Knowledge Tree

thesis

Improvements and Evaluation of the Monte Carlo Tree Search Algorithm

Defense date:

Jan. 1, 2009

Edit

Institution:

Paris 11

Disciplines:

Computer sciences

Authors:

Arpad Rimmel

Directors:

Antoine Cornuéjols

Abstract EN:

My thesis deals with planification in a discrete environment with finite horizon and with a number of states too large to be explored entirely. The goal is to maximize a reward function that associates a value to final states. This thesis focuses on particular on improving and evaluating a new algorithm: bandit-based Monte Carlo tree search. After presenting the state of the art (Minimax and Alphabeta for the two-players case; nested Monte Carlo and Dynamic Programing for the one-player case), I describe the principle of the algorithm. Then, I propose an efficient parallelization method for the case of separated memories. This method can be combined with classical parallelization methods for shared memories. I propose also a way of constructing an opening book and show its efficiency in the concrete case of the game of Go.
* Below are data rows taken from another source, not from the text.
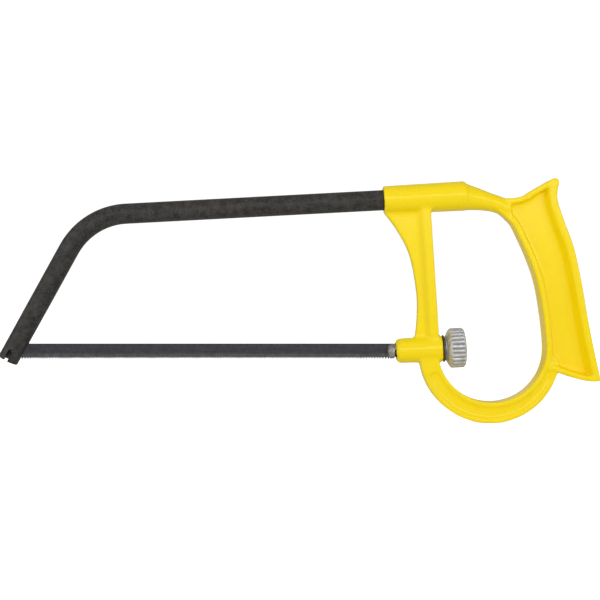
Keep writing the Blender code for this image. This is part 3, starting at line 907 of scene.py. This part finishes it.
@dataclass
class FrameTube:
    """The bent tube, slotted and notched at the nose for the blade and its pin."""

    datum: Datum
    rise: float = 58.2 * MM
    socket_end: float = 22.0 * MM  # u where the tube ends in the casting
    leg_angle: float = math.radians(61.1)
    bend_radius: float = 26.5 * MM
    overhang: float = 4.0 * MM  # leg past the front pin
    wall: float = 1.5 * MM
    edge: float = 0.7 * MM  # rounding at both ends
    slot: float = 1.0 * MM
    slot_top: float = 5.8 * MM  # slot past the front pin, up the leg
    pin_play: float = 0.2 * MM
    sides: int = 72
    step: float = 1.4 * MM
    past: float = 5.0 * MM  # cutters past the tube

    def path(self) -> list[Vector]:
        """The middle of the tube, from the leg's end to the end in the casting.

        Returns:
            Points along it.
        """
        pin = middle("front_blade_pin")
        leg = Vector((math.cos(self.leg_angle), 0.0, math.sin(self.leg_angle)))
        run = self.datum.axis
        tail = self.datum.matrix() @ Vector((self.socket_end, 0.0, self.rise))
        gap = tail - pin
        reach = (gap.x * run.z - gap.z * run.x) / (leg.x * run.z - leg.z * run.x)
        bend = leg.angle(run)
        start = pin + leg * (reach - self.bend_radius * math.tan(bend / 2))
        centre = start + Vector((leg.z, 0.0, -leg.x)) * self.bend_radius
        curve = []
        steps = math.ceil(self.bend_radius * bend / self.step)
        for i in range(steps + 1):
            angle = self.leg_angle - bend * i / steps
            out = Vector((-math.sin(angle), 0.0, math.cos(angle)))
            curve.append(centre + out * self.bend_radius)
        return [pin - leg * self.overhang, *curve, tail]

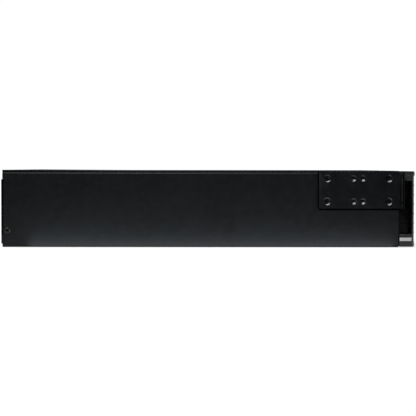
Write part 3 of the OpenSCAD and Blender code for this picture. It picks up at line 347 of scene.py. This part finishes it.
M["bright_screw"] = sheet_metal("bright_screw", (0.6, 0.6, 0.61), rough=0.26, scratch=(200, 30, 200))
# bezel_plastic: painted shading, lighter towards the top, and a painted highlight on the faces turned to the front
# corner
M["bezel_plastic"] = coated("bezel_plastic", (0.0105, 0.0108, 0.0112), 0.46, spec=0.25, painted_height_shading=(1.6, 2.3, 0.008, 0.078), grain=1100, depth=0.00005, strength=0.5, wear=(0.16, 0.16, 0.165), wear_r=0.0007, dust=0.02, painted_highlight=((0.16, 0.16, 0.16), (-0.66, -0.75, 0.0), 0.86, 0.97))
M["black_plastic"] = plastic("black_plastic", (0.013, 0.013, 0.0145), 0.42)
# far darker than black_plastic: painted shade for the rails and clips deep in the bezel recess
M["rail_plastic"] = coated("rail_plastic", (0.0011, 0.0011, 0.0017), 0.6, grain=1300, depth=0.00003, strength=0.3, spec=0.08)
M["mesh_steel"] = coated("mesh_steel", (0.01, 0.01, 0.011), 0.4, grain=1800, depth=0.00002, strength=0.3)
M["silver_trim"] = sheet_metal("silver_trim", (0.72, 0.72, 0.70), rough=0.38, scratch=(4, 4, 900), tint=(0.82, 0.82, 0.8))
M["battery_case"] = plastic("battery_case", (0.045, 0.048, 0.052), 0.5, grain=700, depth=0.00006)
M["tin"] = sheet_metal("tin", (0.72, 0.72, 0.7), rough=0.24)
M["red_wire"] = plastic("red_wire", (0.42, 0.02, 0.015), 0.38, wear=False)
M["black_wire"] = plastic("black_wire", (0.014, 0.014, 0.015), 0.38, wear=False)
M["amber_plastic"] = plastic("amber_plastic", (0.5, 0.24, 0.03), 0.35)
M["white_plastic"] = plastic("white_plastic", (0.7, 0.69, 0.65), 0.4)
M["display_black"] = plastic("display_black", (0.008, 0.008, 0.009), 0.16, grain=300, depth=0.00001, strength=0.1, spec=0.6)
M["light_pipe"] = plastic("light_pipe", (0.2, 0.62, 0.28), 0.2, wear=False)
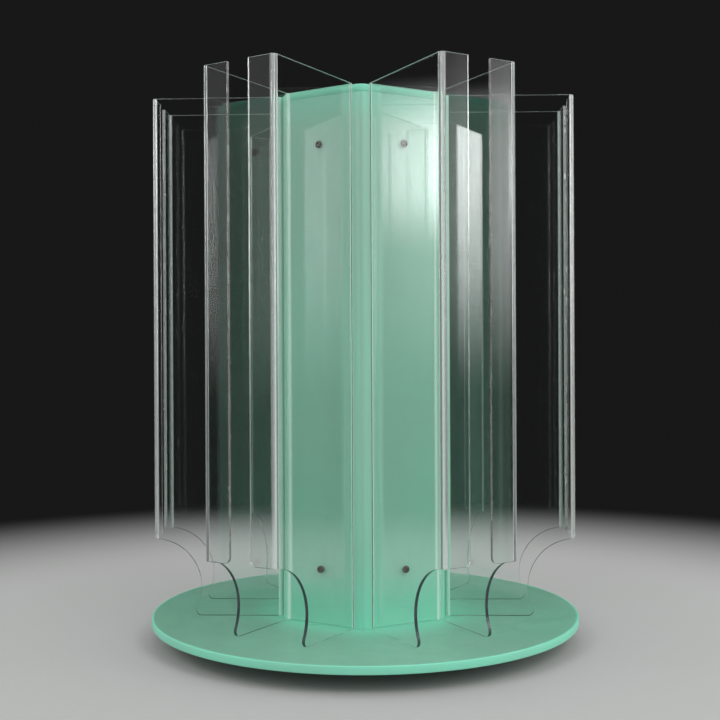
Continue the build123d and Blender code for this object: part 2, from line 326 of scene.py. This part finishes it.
def frosted(name, body, glow, gathers):
    """Frosted translucent acrylic: body colour, blended towards a painted glow, a lighter and greener mint,
    where the real sheet gathers light; gathers says how much of that painted glow there is at each place."""
    finish, tree, shader, where = new_finish(
        name, Subsurface_Weight=0.12, Subsurface_Scale=0.02, IOR=ACRYLIC_IOR)
    shader.inputs["Subsurface Radius"].default_value = (0.35, 1.0, 0.75)
    cloud = spread(tree, noise(tree, where, 7, 3), 0.3, 0.7, -0.12, 0.12)
    share = node(tree, "Clamp", {"Value": combine(tree, gathers(tree, where), cloud)}).outputs[0]
    tone = blend(tree, share, body, glow)
    specks = spread(tree, noise(tree, where, 900, 2), 0.3, 0.7, 0.0, 0.10, smooth=False)
    frost = tuple(0.86 * part + 0.08 for part in body[:3])
    tree.links.new(blend(tree, specks, tone, (*frost, 1)), shader.inputs["Base Color"])
    rough = spread(tree, noise(tree, where, 60, 4), 0.3, 0.7, 0.36, 0.47)
    tree.links.new(rough, shader.inputs["Roughness"])
    grain = noise(tree, where, 2600, 2)
    tree.links.new(bump(tree, grain, 0.18, 0.0002), shader.inputs["Normal"])
    return finish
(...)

I introduce also several ways of using expert knowledge, in the part concerning bandits as well as in the Monte Carlo part. Finally, I show that this algorithm that gives very good results in the context of two-players applications is also efficient in a one-player context. I propose an adaptation of the algorithm in order to handle graphs and use a different bandit formula in order to solve the problem of the automatic generation of linear transforms libraries. I obtain results much better than by using a classical dynamic programming algorithm.

Abstract FR:

Ma thèse se situe dans le contexte de la planification à horizon fini en environnement discret avec un nombre d'états trop important pour qu'ils soient tous explorés. L'objectif est de maximiser une fonction de récompense qui associe une valeur aux états finaux. Cette thèse est en particulier centrée sur l'amélioration et l'étude d'un nouvel algorithme: l'exploration d'arbre basée sur une formule de bandit avec évaluation Monte Carlo. Après avoir présenté les algorithmes de référence du domaine (Minimax et Alphabéta dans le cas deux joueurs; Nested Monte Carlo et Programmation Dynamique dans le cas un joueur), je décris le principe de l'algorithme. Puis je propose une méthode de parallélisation efficace pour le cas ou la mémoire est séparée. Cette méthode se combine avec des méthodes classiques de parallélisation à mémoire partagée. Je propose ensuite une méthode pour construire une base d'ouverture et montre son efficacité dans le cadre concret du jeu de Go. J'introduis également plusieurs manières d'utiliser des connaissances expertes, aussi bien dans la partie concernant les bandits que dans la partie Monte Carlo. Finalement, je montre que cet algorithme qui donne de très bons résultats dans le cadre des applications à deux joueurs est également efficace dans un cadre à un joueur. En effet, je propose une adaptation de l'algorithme pour le cas des graphes et en utilisant une formule de bandit différente afin de résoudre le problème concret de la génération automatique de librairies de transformations linéaires. J'obtiens des résultats nettement supérieurs à ceux obtenus avec une méthode classique de programmation dynamique.